Furthermore, how Police Minister Lisa Neville is still employed after the Adler fiasco, ongoing youth detention centre riots, Apex gang attacks and now this, remains a mystery. Granted, DELWP is not her portfolio but firearm licencing comes under Victoria Police. Then again it is Labor and it is Victoria, where accountability is a dirty word. If you spend $1 billion not to build a road that the state still needs and still remain in a job, is it really any surprise? Censorship of free speech at Wicked Campers or enforcement of gender pronouns is far more important in the Socialist Republic of Victoriastan.
Canada and New Zealand both abolished their longarms registries after the cost-benefit analysis found it to be of no proven benefit. Has the sky fallen in those countries? No.
Australia already has a de facto firearm registry – Crimtrac. You know, the one where the most law abiding members of the community are grouped in with the least law abiding. And it’s latest annual report makes for interesting reading, in terms of the complete lack of data available on firearm registration preventing and/or solving crime with (as of 2 years ago) over 5 million legally owned firearms in Australia. Much like the 2015 Senate Inquiry.
Further, the very fact that firearm owners are forced to carry around a licence which shows their storage address, name, photo and category of firearm they own is also a security issue.
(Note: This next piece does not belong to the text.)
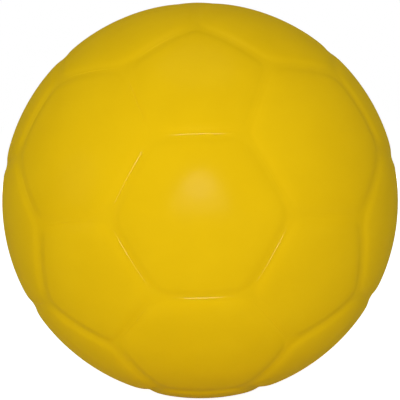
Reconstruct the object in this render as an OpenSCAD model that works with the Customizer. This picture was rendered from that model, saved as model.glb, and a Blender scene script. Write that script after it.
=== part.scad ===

We aren’t arguing to do away with licencing and background checks at all, just that the information contained on licences needs to be amended.
Australia’s morbid fascination with bureaucracy being lord and saviour of the nation is unravelling. Registration is a PR “feel good” waste of time and money that benefits potential government confiscation and nothing else. It does absolutely nothing about the number of illegal firearms out there, especially those coming through our porous borders. For all the recent rhetoric over the Adler and “keeping firearms out of criminals’ hands” the government has just shot itself in the foot. Again. But remember, we’re only one more level of bureaucracy away from paradise.
If this latest leak hasn’t sold you on the fallacy of registration, then I doubt much will.
Great read, thank you
The member’s attendance book at my pistol club contains way too much intel. I don’t fill in the bits I don’t like, it would be a burglar’s wet dream.